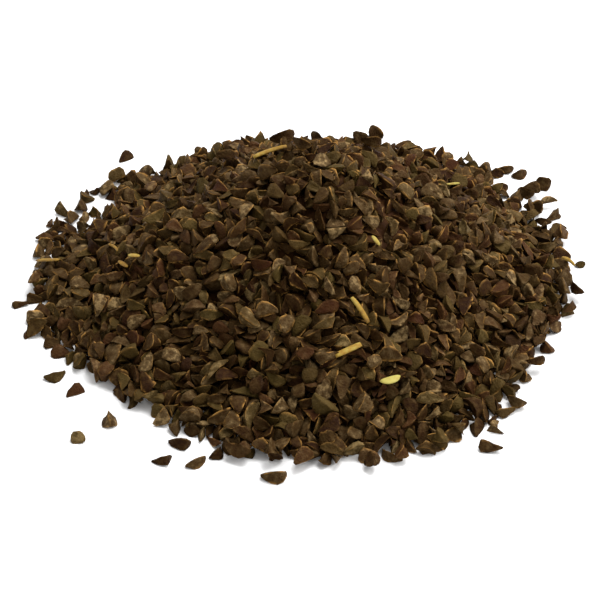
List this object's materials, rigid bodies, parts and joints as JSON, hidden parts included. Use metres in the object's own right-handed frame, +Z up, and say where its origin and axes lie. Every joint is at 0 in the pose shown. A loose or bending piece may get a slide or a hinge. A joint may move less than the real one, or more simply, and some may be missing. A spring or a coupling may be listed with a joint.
{
  "type": "heap of syrian rue seeds",
  "caption": "Low cone of dry seeds poured out on a surface: small dark three-faced wedges with bits of straw, and stray seeds that rolled clear of it.",
  "frame": {"origin": "on the surface that the heap lies on, under the middle of the whole spread of seeds", "axes": "+Z up through the heap, +X to the right and +Y away, as seen from the side with most of the stray seeds"},
  "size_m": [0.0932, 0.0934, 0.0273],
  "materials": {
    "seed": "dull dark brown seed coat, finely netted, with worn tan ridges",
    "pale_seed": "dull olive tan seed coat, finely netted",
    "straw": "dry golden straw, slightly glossy along the fibres"
  },
  "bodies": {
    "root": {"seed_heap": "seed", "loose_seed_01": "seed", "loose_seed_02": "seed", "loose_seed_03": "seed", "loose_seed_04": "seed", "loose_seed_05": "seed", "loose_seed_06": "pale_seed", "loose_seed_07": "seed", "loose_seed_08": "seed", "loose_seed_09": "seed", "loose_seed_10": "seed", "loose_seed_11": "seed", "loose_seed_12": "seed"}
  },
  "joints": []
}
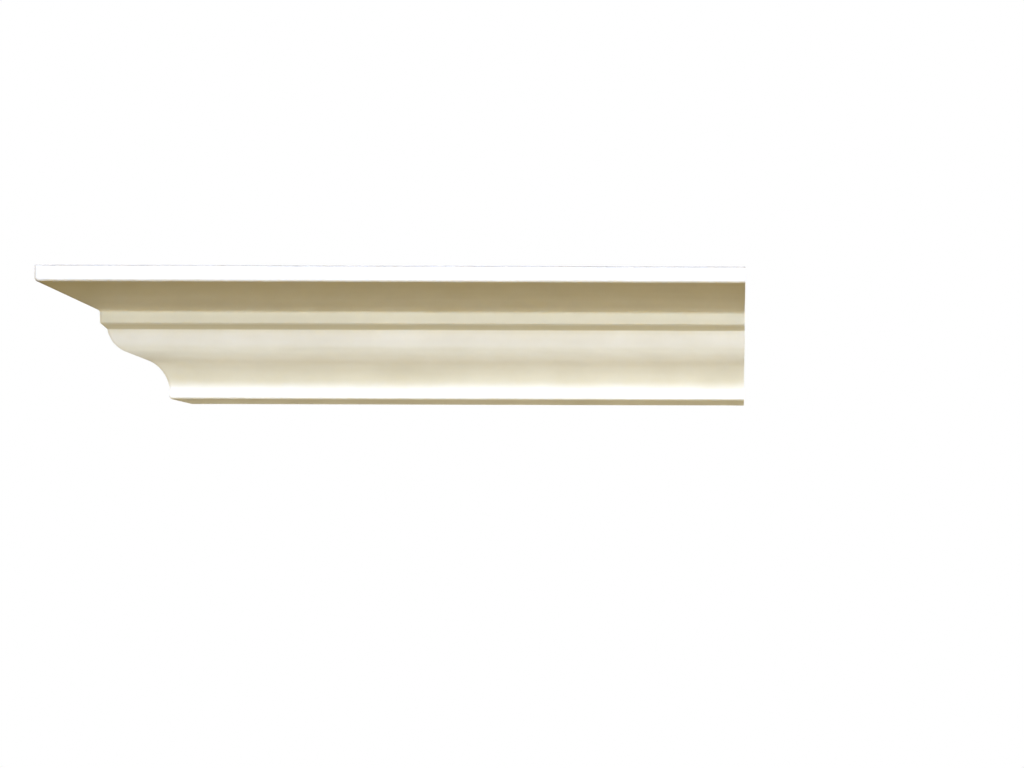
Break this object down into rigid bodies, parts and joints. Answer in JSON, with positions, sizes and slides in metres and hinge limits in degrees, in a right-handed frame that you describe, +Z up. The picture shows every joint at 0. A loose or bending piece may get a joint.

####

■ Directive ■
From the listing above, extract all records word for word.

■ The response ■
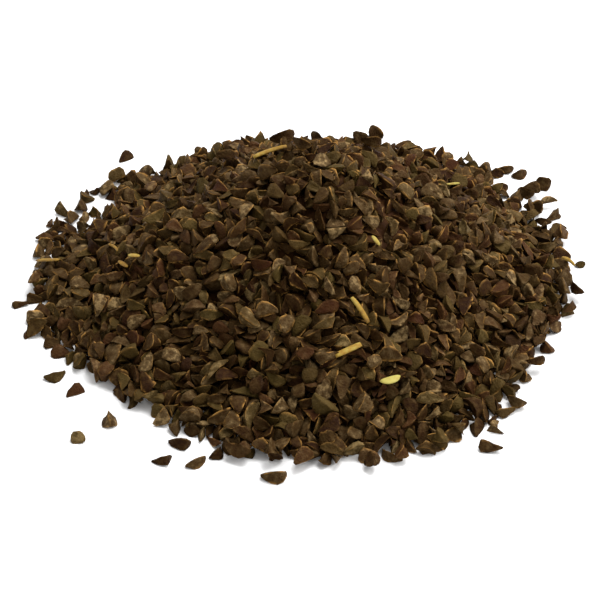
List this object's materials, rigid bodies, parts and joints as JSON, hidden parts included. Use metres in the object's own right-handed frame, +Z up, and say where its origin and axes lie. Every joint is at 0 in the pose shown. A loose or bending piece may get a slide or a hinge. A joint may move less than the real one, or more simply, and some may be missing. A spring or a coupling may be listed with a joint.
{
  "type": "heap of syrian rue seeds",
  "caption": "Low cone of dry seeds poured out on a surface: small dark three-faced wedges with bits of straw, and stray seeds that rolled clear of it.",
  "frame": {"origin": "on the surface that the heap lies on, under the middle of the whole spread of seeds", "axes": "+Z up through the heap, +X to the right and +Y away, as seen from the side with most of the stray seeds"},
  "size_m": [0.0932, 0.0934, 0.0273],
  "materials": {
    "seed": "dull dark brown seed coat, finely netted, with worn tan ridges",
    "pale_seed": "dull olive tan seed coat, finely netted",
    "straw": "dry golden straw, slightly glossy along the fibres"
  },
  "bodies": {
    "root": {"seed_heap": "seed", "loose_seed_01": "seed", "loose_seed_02": "seed", "loose_seed_03": "seed", "loose_seed_04": "seed", "loose_seed_05": "seed", "loose_seed_06": "pale_seed", "loose_seed_07": "seed", "loose_seed_08": "seed", "loose_seed_09": "seed", "loose_seed_10": "seed", "loose_seed_11": "seed", "loose_seed_12": "seed"}
  },
  "joints": []
}
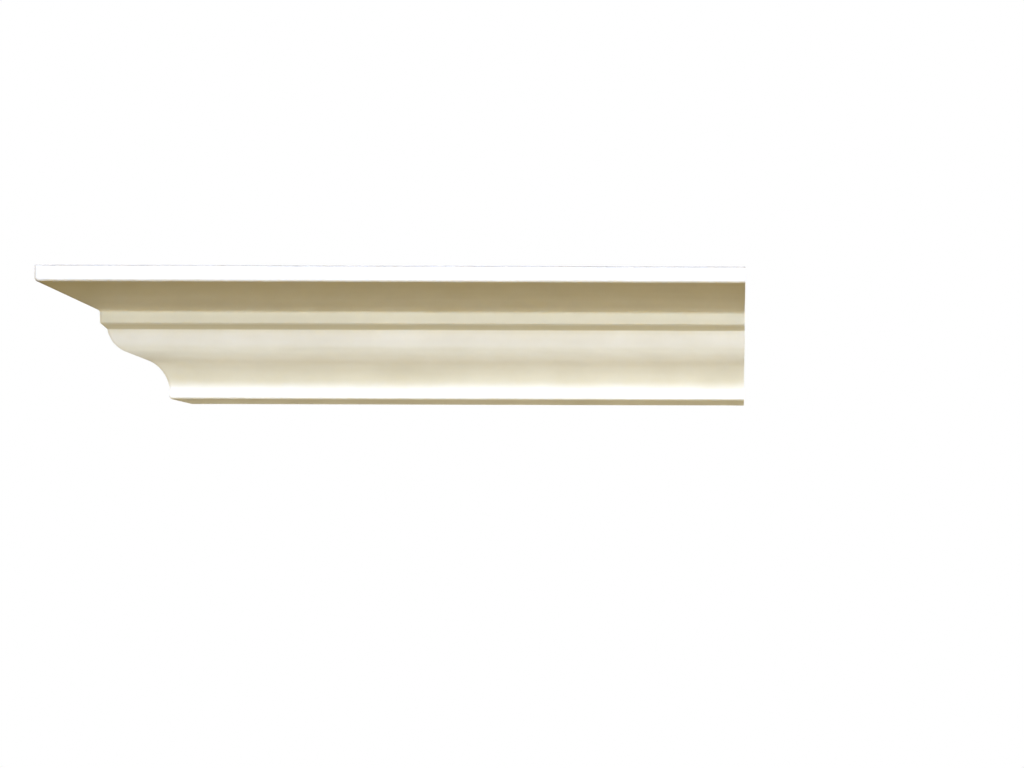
Break this object down into rigid bodies, parts and joints. Answer in JSON, with positions, sizes and slides in metres and hinge limits in degrees, in a right-handed frame that you describe, +Z up. The picture shows every joint at 0. A loose or bending piece may get a joint.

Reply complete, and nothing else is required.